El 17 de diciembre de 1997 un tipo ruin que llevaba toda la vida menospreciando, pegando, humillando y violando a su mujer, Ana Orantes, lo mismo que había hecho con sus ocho hijos vivos, decidió matarla rociándola con gasolina por la espalda y viéndola morir en el patio de la casa de Cúllar Vega (Granada) que un juez les había obligado a compartir tras el divorcio. Ese feminicidio, del que en unos días se cumplirán 25 años, fue el punto y aparte que inició la revolución social para arrinconar la violencia machista.

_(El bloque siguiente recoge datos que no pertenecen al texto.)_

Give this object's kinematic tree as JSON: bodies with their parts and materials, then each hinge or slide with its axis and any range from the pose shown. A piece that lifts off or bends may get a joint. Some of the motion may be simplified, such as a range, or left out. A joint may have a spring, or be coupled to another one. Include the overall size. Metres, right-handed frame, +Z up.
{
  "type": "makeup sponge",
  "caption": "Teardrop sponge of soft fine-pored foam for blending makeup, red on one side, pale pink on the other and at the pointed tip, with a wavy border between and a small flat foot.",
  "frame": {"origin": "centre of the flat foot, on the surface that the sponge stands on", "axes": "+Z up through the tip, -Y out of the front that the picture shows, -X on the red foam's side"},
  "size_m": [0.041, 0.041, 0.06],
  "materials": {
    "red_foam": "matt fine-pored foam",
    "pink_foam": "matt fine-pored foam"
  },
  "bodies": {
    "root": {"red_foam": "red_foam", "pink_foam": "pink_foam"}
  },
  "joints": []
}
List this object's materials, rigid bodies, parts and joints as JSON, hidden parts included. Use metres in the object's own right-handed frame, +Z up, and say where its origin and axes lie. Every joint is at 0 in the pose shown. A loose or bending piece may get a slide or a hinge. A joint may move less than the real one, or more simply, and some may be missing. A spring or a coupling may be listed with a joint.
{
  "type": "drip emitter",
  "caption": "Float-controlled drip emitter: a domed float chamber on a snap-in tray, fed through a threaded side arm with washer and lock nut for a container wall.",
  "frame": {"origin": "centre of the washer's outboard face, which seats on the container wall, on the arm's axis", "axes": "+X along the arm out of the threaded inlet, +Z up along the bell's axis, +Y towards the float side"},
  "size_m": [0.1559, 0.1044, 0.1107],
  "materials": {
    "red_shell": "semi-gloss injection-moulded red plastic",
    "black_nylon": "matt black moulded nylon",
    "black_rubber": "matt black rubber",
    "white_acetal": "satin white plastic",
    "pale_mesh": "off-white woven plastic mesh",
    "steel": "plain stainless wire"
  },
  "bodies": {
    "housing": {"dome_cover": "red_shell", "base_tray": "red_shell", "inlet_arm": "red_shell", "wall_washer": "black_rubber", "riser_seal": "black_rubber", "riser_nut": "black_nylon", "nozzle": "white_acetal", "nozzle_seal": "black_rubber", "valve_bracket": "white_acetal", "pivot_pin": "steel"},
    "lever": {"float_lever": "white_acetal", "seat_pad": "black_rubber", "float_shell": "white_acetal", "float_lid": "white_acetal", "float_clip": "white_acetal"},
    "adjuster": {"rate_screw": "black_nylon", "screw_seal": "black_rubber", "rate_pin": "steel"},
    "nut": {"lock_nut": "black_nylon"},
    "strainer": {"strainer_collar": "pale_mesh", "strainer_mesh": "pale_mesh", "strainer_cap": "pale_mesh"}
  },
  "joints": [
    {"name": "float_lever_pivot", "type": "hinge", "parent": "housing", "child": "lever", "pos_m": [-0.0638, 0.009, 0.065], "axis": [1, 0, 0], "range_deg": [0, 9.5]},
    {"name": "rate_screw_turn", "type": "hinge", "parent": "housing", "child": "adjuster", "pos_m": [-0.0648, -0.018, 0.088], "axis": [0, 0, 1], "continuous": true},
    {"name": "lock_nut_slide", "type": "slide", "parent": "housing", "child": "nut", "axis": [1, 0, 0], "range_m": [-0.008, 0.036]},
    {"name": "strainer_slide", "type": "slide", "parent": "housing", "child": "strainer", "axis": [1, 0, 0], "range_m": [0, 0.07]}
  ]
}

El despertar del movimiento feminista acabó inundando la política. Pese a comentarios negacionistas y machistas como el del entonces vicepresidente del Partido Popular Francisco Álvarez Cascos, que no tuvo empacho en tildar el asesinato de «un caso aislado obra de un excéntrico», el Gobierno popular, empujado por algunas de sus figuras femeninas, iniciaron la senda del cambio legislativo.

Hubo que esperar aún seis años para que los feminicidios en el entorno de la pareja se empezaran a contar de manera separada al resto de homicidios y siete para que otro Gobierno, el socialista de Rodríguez Zapatero, aprobara la Ley integral contra la Violencia de Género. Desde entonces, el intento por borrar del mapa el terrorismo machista, que ha provocado hasta hoy 1.219 víctimas mortales (1.171 mujeres y al menos 48 menores, ya que estos solo se cuentan desde 2013) -el de ETA causó 856 muertos en mucho más tiempo: 42 años- ha pasado por la creación de juzgados específicos, un pacto de Estado y otro autonómico, una inversión multimillonaria y una amplia red de recursos para cubrir la protección y asistencia a la víctima.

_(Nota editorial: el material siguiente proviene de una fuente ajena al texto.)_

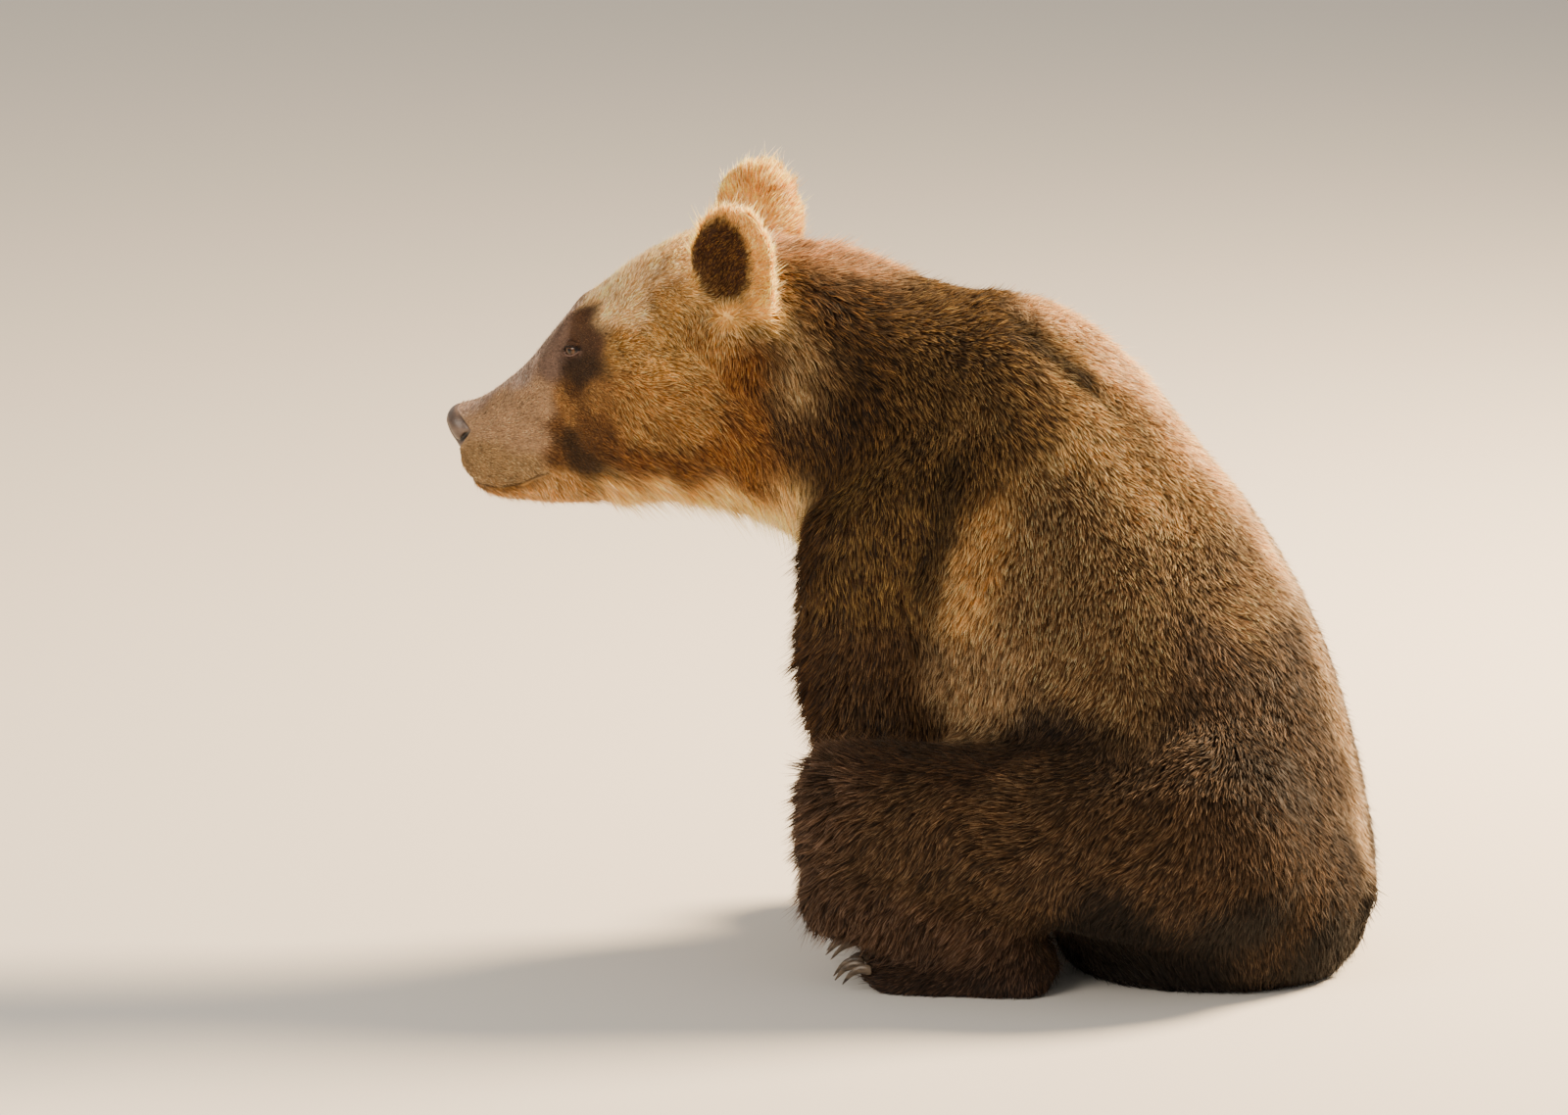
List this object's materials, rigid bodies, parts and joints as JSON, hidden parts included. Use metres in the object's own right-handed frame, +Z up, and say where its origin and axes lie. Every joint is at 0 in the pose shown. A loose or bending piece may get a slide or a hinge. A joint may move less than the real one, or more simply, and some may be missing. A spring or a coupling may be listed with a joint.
{
  "type": "grizzly bear",
  "caption": "Young grizzly bear sitting upright with its forelegs between its raised knees, looking ahead with its mouth closed, as a still life-size model.",
  "frame": {"origin": "middle of the footprint, on the floor the bear sits on", "axes": "+Z up, the bear faces -Y, its own left side is +X"},
  "size_m": [0.562, 1.0112, 0.8329],
  "materials": {
    "head_coat": "short straw-gold fur",
    "neck_coat": "shaggy brown fur with tan tips",
    "flank_coat": "dense grizzled golden-brown fur",
    "arm_coat": "dark brown fur",
    "leg_coat": "dark reddish-brown fur, damp in places",
    "ear_coat": "fluffy orange-gold fur",
    "nose_pad": "bare, slightly moist skin",
    "eye": "wet dark brown eye",
    "claw_horn": "smooth horn"
  },
  "bodies": {
    "root": {"head": "head_coat", "left_ear": "ear_coat", "left_eye": "eye", "left_fore_claw_1": "claw_horn", "left_fore_claw_2": "claw_horn", "left_fore_claw_3": "claw_horn", "left_fore_claw_4": "claw_horn", "left_fore_claw_5": "claw_horn", "left_forearm": "arm_coat", "left_forepaw": "leg_coat", "left_hind_claw_1": "claw_horn", "left_hind_claw_2": "claw_horn", "left_hind_claw_3": "claw_horn", "left_hind_claw_4": "claw_horn", "left_hind_claw_5": "claw_horn", "left_hind_foot": "leg_coat", "left_shin": "leg_coat", "left_thigh": "leg_coat", "left_upper_arm": "arm_coat", "lower_jaw": "head_coat", "neck": "neck_coat", "nose": "nose_pad", "right_ear": "ear_coat", "right_eye": "eye", "right_fore_claw_1": "claw_horn", "right_fore_claw_2": "claw_horn", "right_fore_claw_3": "claw_horn", "right_fore_claw_4": "claw_horn", "right_fore_claw_5": "claw_horn", "right_forearm": "arm_coat", "right_forepaw": "leg_coat", "right_hind_claw_1": "claw_horn", "right_hind_claw_2": "claw_horn", "right_hind_claw_3": "claw_horn", "right_hind_claw_4": "claw_horn", "right_hind_claw_5": "claw_horn", "right_hind_foot": "leg_coat", "right_shin": "leg_coat", "right_thigh": "leg_coat", "right_upper_arm": "arm_coat", "tail": "flank_coat", "trunk": "flank_coat"}
  },
  "joints": []
}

¿Ha servido para algo el esfuerzo? Las cifras hablan por sí solas. En 2003, España enterró a 71 mujeres asesinadas por sus parejas o exparejas. El año pasado fueron 48. Este, 38 hasta este momento, cuando faltan cinco semanas para acabar 2022. El descenso ha sido paulatino, con algún pico -2008 fue el peor año, con 76 feminicidios-, pero imparable.

En la Comunitat Valenciana, sin embargo, ese descenso ha sido mucho más irregular, con un eterno ‘colchón’ -entre siete y nueve crímenes al año- que parecen imposibles de reducir. Hasta este año: en este 2022, y a falta del mes que queda para concluirlo, son tres los feminicidios cometidos en territorio valenciano -hay que sumarle el asesinato vicario de Jordi, el niño de 11 años muerto a manos de su padre en Sueca-. Es la segunda cifra más baja de la serie histórica -hay una excepción: 2018, en el que solo hubo dos feminicidios- y supone una reducción de más de la mitad respecto a los tres años anteriores, en los que se contabilizaron siete asesinatos machistas en cada uno de ellos, incluido el de la pandemia.

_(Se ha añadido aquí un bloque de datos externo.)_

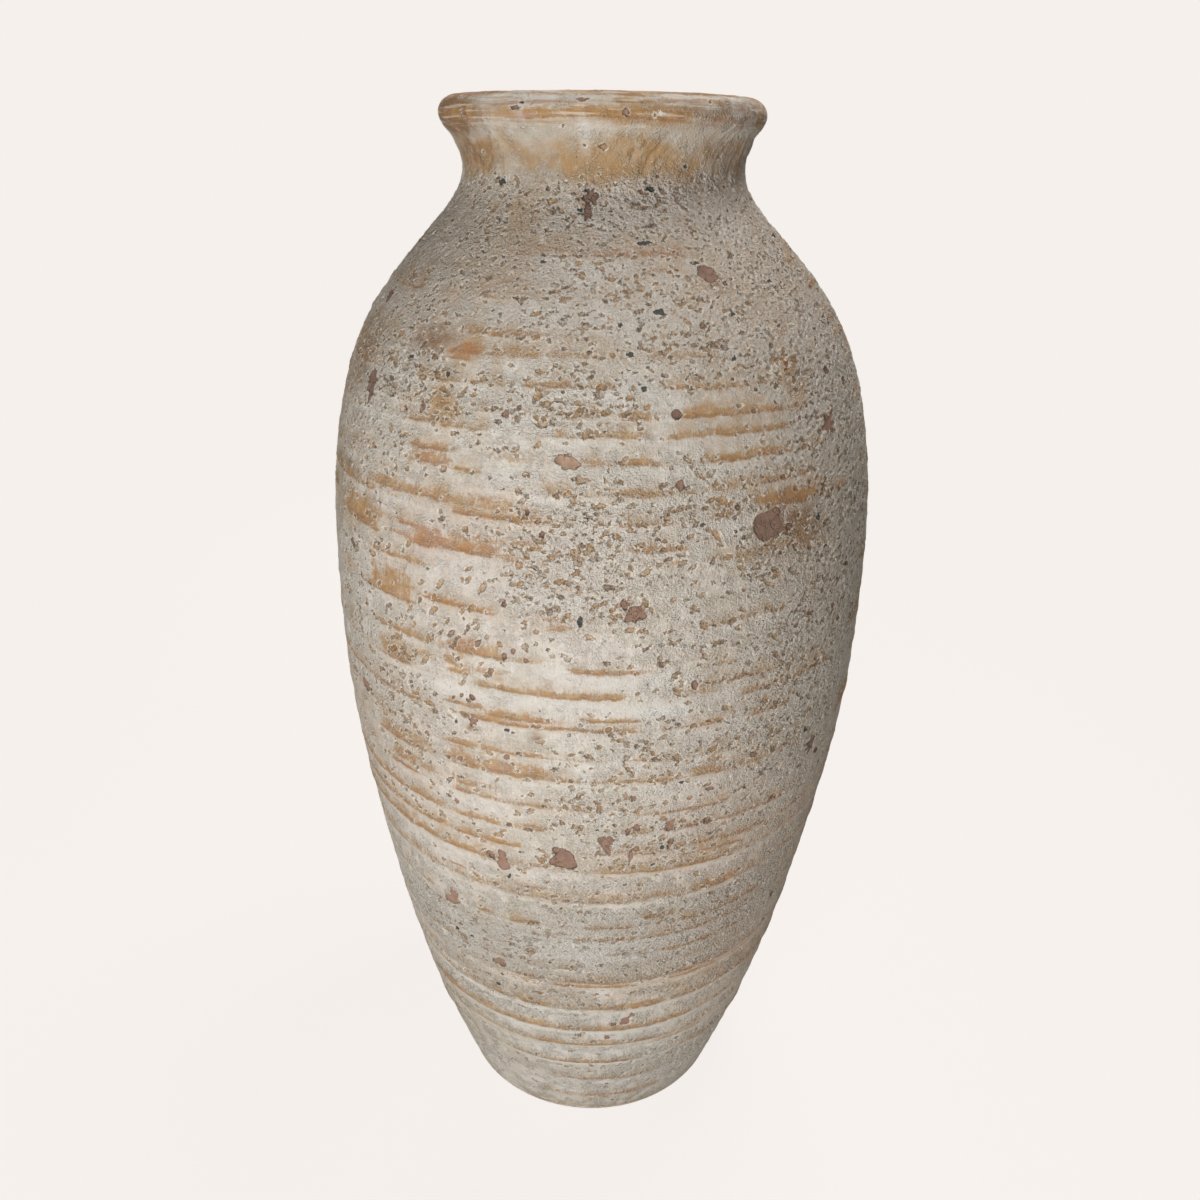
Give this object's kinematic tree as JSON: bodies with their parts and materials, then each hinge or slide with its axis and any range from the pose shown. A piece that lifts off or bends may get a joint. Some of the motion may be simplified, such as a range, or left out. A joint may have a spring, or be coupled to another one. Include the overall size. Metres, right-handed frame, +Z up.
{
  "type": "amphora vase",
  "caption": "Tall shouldered earthenware jar without handles: narrow flat foot, high round belly, short waisted collar and rolled rim, thrown in stacked courses under a pitted lime wash.",
  "frame": {"origin": "middle of the flat underside", "axes": "+Z up along the jar's axis of revolution; the jar is round, so X and Y are any two level directions, with the pictured side facing -Y"},
  "size_m": [0.3542, 0.3542, 0.7],
  "materials": {
    "base_slab": "matt fired clay, worn lime wash on the edge",
    "foot_course": "matt smooth lime wash, greenish grey",
    "lower_course": "matt lime wash with chips down to the clay",
    "middle_course": "matt lime wash, thin ochre bands on the rings",
    "belly_course": "matt lime wash, broad ochre bands on the rings",
    "upper_course": "matt pitted lime wash with ochre bands",
    "shoulder_course": "matt, densely pitted lime wash",
    "throat_course": "matt, finely pitted lime wash",
    "neck_collar": "matt wrinkled lime wash with an ochre stain",
    "rim_roll": "matt, brushed ochre and white streaks"
  },
  "bodies": {
    "root": {"base_slab": "base_slab", "foot_course": "foot_course", "lower_course": "lower_course", "middle_course": "middle_course", "belly_course": "belly_course", "upper_course": "upper_course", "shoulder_course": "shoulder_course", "throat_course": "throat_course", "neck_collar": "neck_collar", "rim_roll": "rim_roll"}
  },
  "joints": []
}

Las otras dos autonomías que encabezan la cifra de la vergüenza son Andalucía, con una población poco menos del doble de la valenciana, y Cataluña, con dos millones y medio más de habitantes. Del análisis de sus cifras de feminicidio también se observa esa misma resistencia a la reducción.

Madrid, sin embargo, con casi dos millones más de habitantes que la C. Valenciana, se ha situado todos los años por detrás del territorio valenciano en número de mujeres asesinadas.

En todo caso, la conclusión final es que el sentido del camino es el correcto para acabar con la peor cara del machismo, el feminicidio, aunque será necesario analizar por qué en la autonomía valenciana no se consigue acelerar ese descenso en el número de mujeres asesinadas por sus parejas o exparejas.